At times, dystopian stories also attempt to present “solutions,” if sometimes inchoate, to the problems raised by the political commentary of the story. Jack Zipes argues, in his essay “Mass Degradation of Humanity and Massive Contradictions in Bradbury’s Vision of America in Fahrenheit 451,” that though the book is inextricably tied to 1950s America, it fails to envision an appropriate vehicle for solving the problems. “Fahrenheit 451 is structured around fire and death as though it were necessary to conceive new rituals and customs from the ashes of an America bent on destroying itself and possibly the world.”5 I think what he means is that as important as the believability of the problem is, its solution must also be feasible. The reader must be able to reflect on their current society and their own behavior, but there must also be a reasonable lesson to be learned, or the mission of the dystopian story will fail.

The dystopian story’s distance from the reality of its context becomes especially salient in film, and even more complicated in adaptation. Not only does the director need to create the dystopian world in a way that effectively engages the viewer in a current political or social message with the film, they also wrestle with the audience’s knowledge of the source text.

Though fidelity to the text is not the question of this unit, a film adaptation will always live in the shadow of its base text, for better or worse. Phil Nichols refers to Linda Hutcheon’s A Theory of Adaptation in pointing out that adaptations are works of art that comment or are in conversation with the source text and that viewer’s thoughts will “oscillate actively between the original work and the adaptation even as they read or watch.”6 The interplay between the two texts cannot be avoided and, hopefully, can be a boon to the director.
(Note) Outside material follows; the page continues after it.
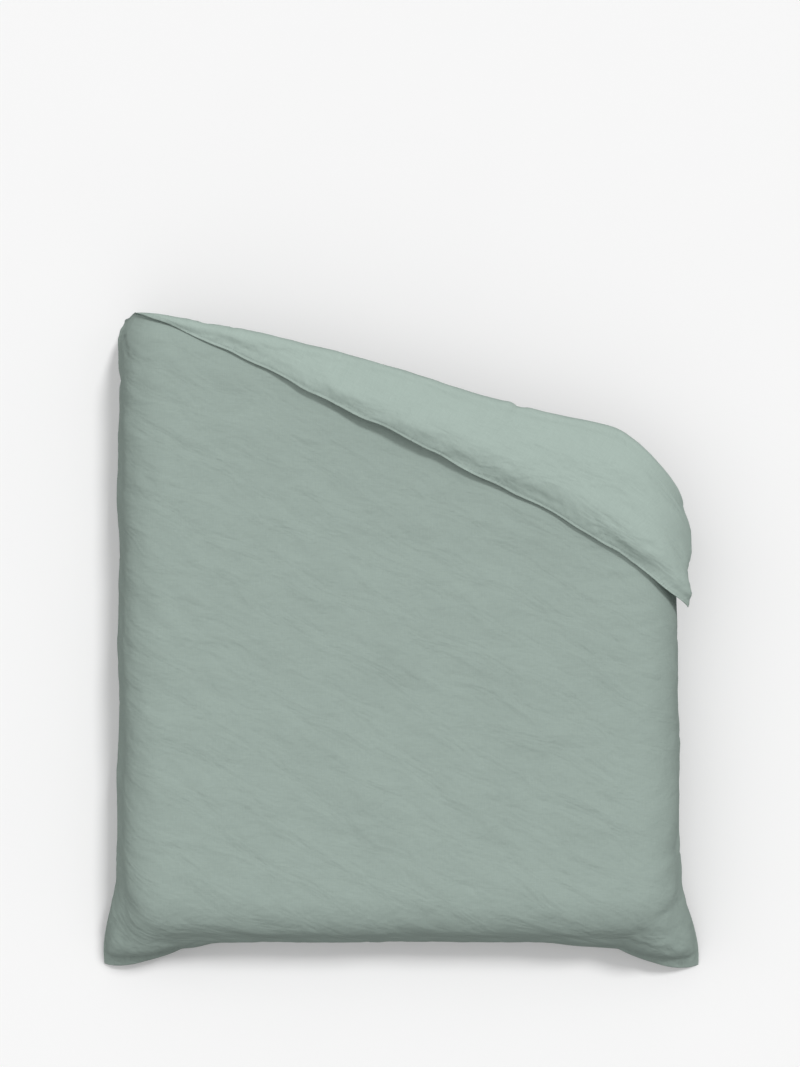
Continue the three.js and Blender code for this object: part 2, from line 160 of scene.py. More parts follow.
def fold_place(u, v):
    s = (fold_line(u) - v) * FOLD_COS
    u_fold = u - s * FOLD_SIN
    v_fold = fold_line(u_fold)
    seam = seam_loft(v_fold)
    loft = seam + (LOFT - seam) * fullness(u_fold, v_fold)
    return s, u_fold, loft * (1 - crease_at(u_fold)) / 2 + FOLD_GAP


def crease_factor(u, v):
    s, u_fold, radius = fold_place(u, v)
    away = np.maximum(0, np.maximum(-s, s - math.pi * radius))
    return 1 - crease_at(u_fold) * hill(away, CREASE_WIDTH)


def cover_loft(u, v):
    seam = seam_loft(v)
    return seam + (LOFT - seam) * fullness(u, v) * crease_factor(u, v)


def inner_loft(u, v):
    rising = fullness(u, v, ROOM) * crease_factor(u, v)
    return SEAM_LOFT + (LOFT - INNER_EASE - SEAM_LOFT) * rising


def settled(u, v):
    return -(LOFT - cover_loft(u, v)) / 2 * SETTLE


HEM_STAND, HEM_BAND = 5.0, 120.0  # least height of the turned-back hem, and its strip's width
HEM_ARCH, HEM_ARCH_U, HEM_ARCH_REACH = 23.0, 60.0, 260.0
TIP_LIFT, TIP_REACH = 27.0, 85.0
HEM_RUN, BEND_RUN = 90.0, 20.0  # past the bend, how far the hem's lift and its landing take


def turn_back(u, v, w):
    """Places on the flat duvet and heights over it, once the corner is rolled back."""
    s, u_fold, radius = fold_place(u, v)
    bend = math.pi * radius
    v_fold = fold_line(u_fold)
    angle = np.clip(s / radius, 0, math.pi)
    roll = (radius - w) * np.sin(angle)
    over = np.where(s < bend, roll, bend - s)
    place_u = np.where(s <= 0, u, u_fold + over * FOLD_SIN)
    place_v = np.where(s <= 0, v, v_fold - over * FOLD_COS)
    rolled = settled(u_fold, v_fold) + radius - (radius - w) * np.cos(angle)
    below = settled(place_u, place_v) + cover_loft(place_u, place_v) / 2
    on_top = below + 2 * FOLD_GAP + cover_loft(u, v) / 2 - w + hem_lift(u, v, s - bend)
    # Where the hem ends on the fold itself, it comes down to what it lies on without a step
    bend_end = settled(u_fold, v_fold) + 2 * radius - w
    on_top = bend_end + (on_top - bend_end) * smooth((s - bend) / BEND_RUN)
    lift = np.where(s <= 0, settled(u, v) + w, np.where(s < bend, rolled, on_top))
    return place_u, place_v, lift


def hem_lift(u, v, beyond):
    """The turned-back hem stands off what it lies on, most in its middle and at its tip."""
    edge = 1 - smooth(v / HEM_BAND)
    middle = HEM_ARCH * hill(u - HEM_ARCH_U, HEM_ARCH_REACH) + sines(u, (1.5, 47, 0))
    tip = TIP_LIFT * hill(np.hypot(HALF - u, v), TIP_REACH)
    return (edge * (HEM_STAND + middle) + tip) * smooth(beyond / HEM_RUN)


BOW, BOW_REACH = 29.0, 130.0
SAG = 30.0
EAR_DROP = 32.0


def slumped(u, v):
    """The fold bows, the cloth below it sags, and the foot's ends hang further down."""
    below = np.maximum(0, v - fold_line(u))
    fade = hill(below, SLUMP_REACH)
    at_fold = hill(below, BOW_REACH)
    bow = BOW * ramp(u, -80, 380) * at_fold + SAG * ramp(u, 380, 220) * (1 - at_fold) * fade
    aside = ramp(np.abs(u), 510, 230) * (1 - 0.8 * ramp(np.abs(u), 680, 150))
    ears = EAR_DROP * aside * ramp(v, 1650, 350)
    return v + SLUMP * ramp(u, SLUMP_START, SLUMP_WIDTH) * fade + bow + ears


def ripple(u, v, distance):
    """The hanging sides wave a little; the foot hem, held by its buttons, hardly does."""
    along_side = sines(v, (1.2, 74, 0.8), (1.6, 121, u / 300), (0.7, 39, 0))
    along_foot = sines(u, (1.0, 66, 0), (1.4, 133, 2))
    foot = ramp(v, BEND_V, 200)
    buttons = foot * (1 - ramp(np.abs(u), 560, 120))
    wave = along_side * (1 - foot) + along_foot * foot * (1 - buttons)
    return wave * ramp(distance, 90, 240)


# In degrees: how far the drops hang in from their plain angles, or stand out from them
TUCK, HEAD_TUCK = 4.5, 4.5
TUCK_DIPS = ((2.0, 1430, 140), (2.0, 880, 90))  # depth, place along the side, reach
CORNER_OUT, CORNER_OUT_V, CORNER_OUT_REACH = 6.0, 1665.0, 110.0
FLARE, FLARE_RIGHT, FLARE_LEFT = 4.8, (380, 180), (520, 110)  # the pairs: start, width
EAR_OUT_RIGHT, EAR_OUT_LEFT = 2.0, -1.2
EAR_POWER = 1.6


def hang_in(u, v, turn, towards_foot):
    """Degrees by which the cloth hangs further in than its plain angle; out is negative."""
    on_side = 1 - towards_foot
    start, width = (np.where(u > 0, *pair) for pair in zip(FLARE_RIGHT, FLARE_LEFT))
    flare = FLARE * ramp(np.abs(u), start, width) * towards_foot
    ear = np.where(u > 0, EAR_OUT_RIGHT, EAR_OUT_LEFT) * np.abs(np.sin(2 * turn))
    corner = CORNER_OUT * hill(v - CORNER_OUT_V, CORNER_OUT_REACH) * on_side
    tuck = TUCK + HEAD_TUCK * (1 - ramp(v, 800, 700))
    tuck = tuck + sum(depth * hill(v - place, reach) for depth, place, reach in TUCK_DIPS)
    return tuck * smooth(u / BEND_U) * on_side - corner - flare - ear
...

Linda Costanzo Cahir addresses the question of fidelity and interplay between texts; she calls films based on literature “translations,” rather than adaptations, because they are a transfer of a text from one medium to another and results in a “materially different entity...one that simultaneously has a strong relationship with its original source, yet is fully independent from it.”7 Any act of translation is necessarily an interpretation; because the text now exists in a different medium, it is impossible for it to simply move, or adapt. It must change because of the impossibility of exactly replicating a book on film.

When evaluating the effectiveness of a translation, one must also understand what kind of translation it is - Cahir names them literal, traditional or radical. A literal translation “reproduces the plot and its attending details as closely as possible to the letter of the book;” a traditional translation changes details as the filmmaker “sees necessary or fitting;” and a radical translation “reshapes the book in extreme and revolutionary ways,” offering a new interpretation and separating the film farther from the source text.8 Each mode has its strengths and weaknesses; literal translations bring the world of the book to life, but “tend to fail at plumbing the depths of the book’s ideas.”9 Traditional and radical translations often allow for a deeper exploration of concepts, and they inevitably carry with them the interpretations of the filmmakers that may not adhere directly to the source text.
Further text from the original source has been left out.